>> start

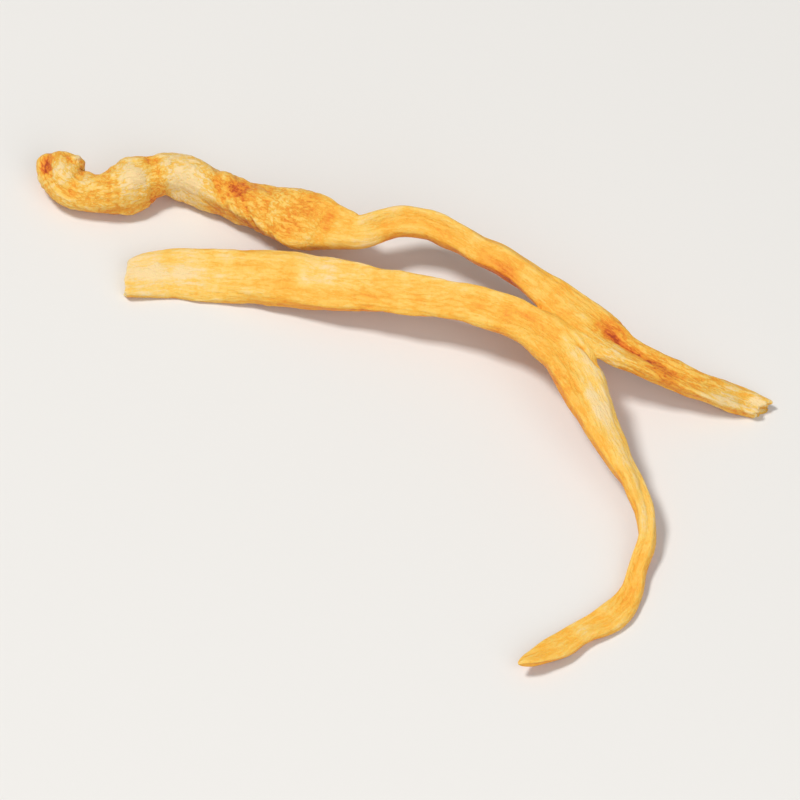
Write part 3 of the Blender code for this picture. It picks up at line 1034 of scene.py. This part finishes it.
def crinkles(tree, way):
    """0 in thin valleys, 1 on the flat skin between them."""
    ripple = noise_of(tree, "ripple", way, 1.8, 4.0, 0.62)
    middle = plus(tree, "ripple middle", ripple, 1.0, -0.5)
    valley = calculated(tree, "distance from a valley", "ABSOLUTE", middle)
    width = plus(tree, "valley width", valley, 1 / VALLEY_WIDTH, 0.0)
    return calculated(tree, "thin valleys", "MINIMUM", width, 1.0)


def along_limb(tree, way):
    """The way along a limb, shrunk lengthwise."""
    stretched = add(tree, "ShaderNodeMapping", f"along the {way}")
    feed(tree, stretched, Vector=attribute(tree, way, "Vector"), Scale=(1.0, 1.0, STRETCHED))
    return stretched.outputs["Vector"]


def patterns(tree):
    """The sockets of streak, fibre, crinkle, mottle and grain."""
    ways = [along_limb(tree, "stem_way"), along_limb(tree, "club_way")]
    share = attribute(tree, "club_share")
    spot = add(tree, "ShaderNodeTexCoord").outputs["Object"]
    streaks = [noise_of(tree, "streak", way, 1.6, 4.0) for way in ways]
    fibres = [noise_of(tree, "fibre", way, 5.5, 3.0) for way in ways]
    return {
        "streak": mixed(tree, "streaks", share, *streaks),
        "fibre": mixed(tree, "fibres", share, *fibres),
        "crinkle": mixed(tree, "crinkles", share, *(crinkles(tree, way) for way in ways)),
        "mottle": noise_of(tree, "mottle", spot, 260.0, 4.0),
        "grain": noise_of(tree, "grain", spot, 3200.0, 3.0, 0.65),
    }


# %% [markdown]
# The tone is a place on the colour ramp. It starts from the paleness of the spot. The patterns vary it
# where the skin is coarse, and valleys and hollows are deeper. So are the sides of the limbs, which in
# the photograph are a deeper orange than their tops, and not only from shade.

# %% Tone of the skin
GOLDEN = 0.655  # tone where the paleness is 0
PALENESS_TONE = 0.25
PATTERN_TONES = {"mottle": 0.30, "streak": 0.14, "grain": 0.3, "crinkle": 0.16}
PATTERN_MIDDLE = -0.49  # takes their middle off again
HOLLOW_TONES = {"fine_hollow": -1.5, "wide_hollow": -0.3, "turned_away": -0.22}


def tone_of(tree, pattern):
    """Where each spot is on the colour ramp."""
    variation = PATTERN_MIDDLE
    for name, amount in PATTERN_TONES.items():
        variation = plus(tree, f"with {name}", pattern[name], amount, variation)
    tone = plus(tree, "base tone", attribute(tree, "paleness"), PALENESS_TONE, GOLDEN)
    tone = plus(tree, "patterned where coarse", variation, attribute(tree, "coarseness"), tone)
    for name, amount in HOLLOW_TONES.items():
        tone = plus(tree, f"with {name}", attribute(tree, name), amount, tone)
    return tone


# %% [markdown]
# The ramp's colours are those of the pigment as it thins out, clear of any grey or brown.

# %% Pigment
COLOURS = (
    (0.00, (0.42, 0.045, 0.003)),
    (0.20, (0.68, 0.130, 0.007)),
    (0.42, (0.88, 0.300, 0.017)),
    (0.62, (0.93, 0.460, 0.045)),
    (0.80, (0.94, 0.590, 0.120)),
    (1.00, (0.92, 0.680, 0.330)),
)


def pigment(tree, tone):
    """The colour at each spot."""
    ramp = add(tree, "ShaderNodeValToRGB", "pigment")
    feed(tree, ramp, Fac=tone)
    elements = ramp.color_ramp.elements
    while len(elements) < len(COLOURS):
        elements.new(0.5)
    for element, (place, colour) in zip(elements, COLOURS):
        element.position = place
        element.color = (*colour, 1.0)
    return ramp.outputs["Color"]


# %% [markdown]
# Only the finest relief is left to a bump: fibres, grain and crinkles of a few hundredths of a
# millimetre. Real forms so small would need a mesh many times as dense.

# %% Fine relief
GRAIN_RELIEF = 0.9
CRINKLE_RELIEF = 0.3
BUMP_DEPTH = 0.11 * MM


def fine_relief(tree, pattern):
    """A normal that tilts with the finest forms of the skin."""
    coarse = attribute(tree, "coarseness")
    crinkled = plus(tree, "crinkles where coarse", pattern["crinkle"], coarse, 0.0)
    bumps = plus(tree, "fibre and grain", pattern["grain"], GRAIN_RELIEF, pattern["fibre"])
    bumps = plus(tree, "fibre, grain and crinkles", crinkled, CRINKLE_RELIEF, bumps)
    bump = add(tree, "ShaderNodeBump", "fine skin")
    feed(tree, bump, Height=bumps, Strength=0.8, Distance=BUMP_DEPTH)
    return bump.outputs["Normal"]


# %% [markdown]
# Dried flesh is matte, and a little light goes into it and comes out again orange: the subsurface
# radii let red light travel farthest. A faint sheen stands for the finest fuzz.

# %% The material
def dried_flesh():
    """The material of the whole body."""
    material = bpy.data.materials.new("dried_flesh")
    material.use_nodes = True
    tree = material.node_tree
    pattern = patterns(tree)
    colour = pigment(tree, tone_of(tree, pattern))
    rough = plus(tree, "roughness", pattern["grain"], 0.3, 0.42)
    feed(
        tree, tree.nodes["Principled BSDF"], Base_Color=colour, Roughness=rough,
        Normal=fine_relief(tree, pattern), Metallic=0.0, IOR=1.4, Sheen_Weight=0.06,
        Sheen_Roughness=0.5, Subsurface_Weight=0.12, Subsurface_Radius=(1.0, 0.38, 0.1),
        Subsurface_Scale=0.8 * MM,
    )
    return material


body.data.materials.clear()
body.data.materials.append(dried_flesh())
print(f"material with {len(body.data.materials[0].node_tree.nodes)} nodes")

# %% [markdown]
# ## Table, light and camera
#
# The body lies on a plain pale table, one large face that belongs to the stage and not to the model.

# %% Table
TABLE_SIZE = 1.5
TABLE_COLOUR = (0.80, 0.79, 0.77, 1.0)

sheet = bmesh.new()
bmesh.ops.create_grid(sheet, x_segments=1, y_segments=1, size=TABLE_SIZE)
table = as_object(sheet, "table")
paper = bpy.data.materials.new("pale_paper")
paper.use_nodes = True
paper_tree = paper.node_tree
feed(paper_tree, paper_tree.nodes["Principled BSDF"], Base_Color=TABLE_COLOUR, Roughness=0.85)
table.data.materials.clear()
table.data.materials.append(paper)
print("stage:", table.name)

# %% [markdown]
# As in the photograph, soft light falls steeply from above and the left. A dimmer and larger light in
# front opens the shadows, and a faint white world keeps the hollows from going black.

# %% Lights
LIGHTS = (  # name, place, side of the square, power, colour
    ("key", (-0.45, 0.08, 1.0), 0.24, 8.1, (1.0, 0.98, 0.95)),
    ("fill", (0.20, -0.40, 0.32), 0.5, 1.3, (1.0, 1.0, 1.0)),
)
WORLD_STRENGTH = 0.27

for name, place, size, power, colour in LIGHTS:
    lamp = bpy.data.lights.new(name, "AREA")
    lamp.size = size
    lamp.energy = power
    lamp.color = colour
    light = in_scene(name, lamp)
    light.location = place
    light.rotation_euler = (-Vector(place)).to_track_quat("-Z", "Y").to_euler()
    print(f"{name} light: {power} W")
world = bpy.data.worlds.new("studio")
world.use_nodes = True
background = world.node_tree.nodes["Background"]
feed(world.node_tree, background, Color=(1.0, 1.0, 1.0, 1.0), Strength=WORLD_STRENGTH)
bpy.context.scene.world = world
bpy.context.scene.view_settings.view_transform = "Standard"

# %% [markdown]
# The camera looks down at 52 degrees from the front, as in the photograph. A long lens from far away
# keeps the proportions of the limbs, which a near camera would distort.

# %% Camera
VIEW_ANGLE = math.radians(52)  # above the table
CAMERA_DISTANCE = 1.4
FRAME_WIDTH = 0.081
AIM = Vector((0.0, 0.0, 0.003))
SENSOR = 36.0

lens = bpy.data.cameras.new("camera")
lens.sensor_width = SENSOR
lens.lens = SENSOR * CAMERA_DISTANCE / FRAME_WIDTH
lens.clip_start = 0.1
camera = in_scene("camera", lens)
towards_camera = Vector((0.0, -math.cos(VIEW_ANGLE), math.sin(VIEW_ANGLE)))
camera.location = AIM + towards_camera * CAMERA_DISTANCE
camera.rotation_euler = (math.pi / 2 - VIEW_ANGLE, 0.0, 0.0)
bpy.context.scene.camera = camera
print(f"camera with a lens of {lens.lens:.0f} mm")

>> end

### [Exercise aim]
Print the material above verbatim, first line through the line containing "# the photograph", both included.

### [Answer in full]
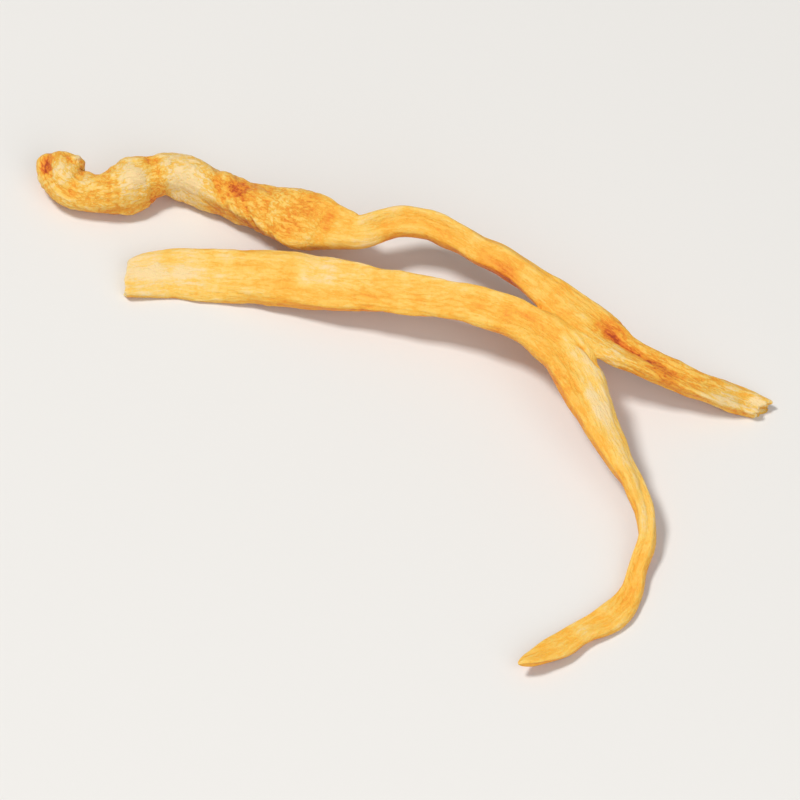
Write part 3 of the Blender code for this picture. It picks up at line 1034 of scene.py. This part finishes it.
def crinkles(tree, way):
    """0 in thin valleys, 1 on the flat skin between them."""
    ripple = noise_of(tree, "ripple", way, 1.8, 4.0, 0.62)
    middle = plus(tree, "ripple middle", ripple, 1.0, -0.5)
    valley = calculated(tree, "distance from a valley", "ABSOLUTE", middle)
    width = plus(tree, "valley width", valley, 1 / VALLEY_WIDTH, 0.0)
    return calculated(tree, "thin valleys", "MINIMUM", width, 1.0)


def along_limb(tree, way):
    """The way along a limb, shrunk lengthwise."""
    stretched = add(tree, "ShaderNodeMapping", f"along the {way}")
    feed(tree, stretched, Vector=attribute(tree, way, "Vector"), Scale=(1.0, 1.0, STRETCHED))
    return stretched.outputs["Vector"]


def patterns(tree):
    """The sockets of streak, fibre, crinkle, mottle and grain."""
    ways = [along_limb(tree, "stem_way"), along_limb(tree, "club_way")]
    share = attribute(tree, "club_share")
    spot = add(tree, "ShaderNodeTexCoord").outputs["Object"]
    streaks = [noise_of(tree, "streak", way, 1.6, 4.0) for way in ways]
    fibres = [noise_of(tree, "fibre", way, 5.5, 3.0) for way in ways]
    return {
        "streak": mixed(tree, "streaks", share, *streaks),
        "fibre": mixed(tree, "fibres", share, *fibres),
        "crinkle": mixed(tree, "crinkles", share, *(crinkles(tree, way) for way in ways)),
        "mottle": noise_of(tree, "mottle", spot, 260.0, 4.0),
        "grain": noise_of(tree, "grain", spot, 3200.0, 3.0, 0.65),
    }


# %% [markdown]
# The tone is a place on the colour ramp. It starts from the paleness of the spot. The patterns vary it
# where the skin is coarse, and valleys and hollows are deeper. So are the sides of the limbs, which in
# the photograph are a deeper orange than their tops, and not only from shade.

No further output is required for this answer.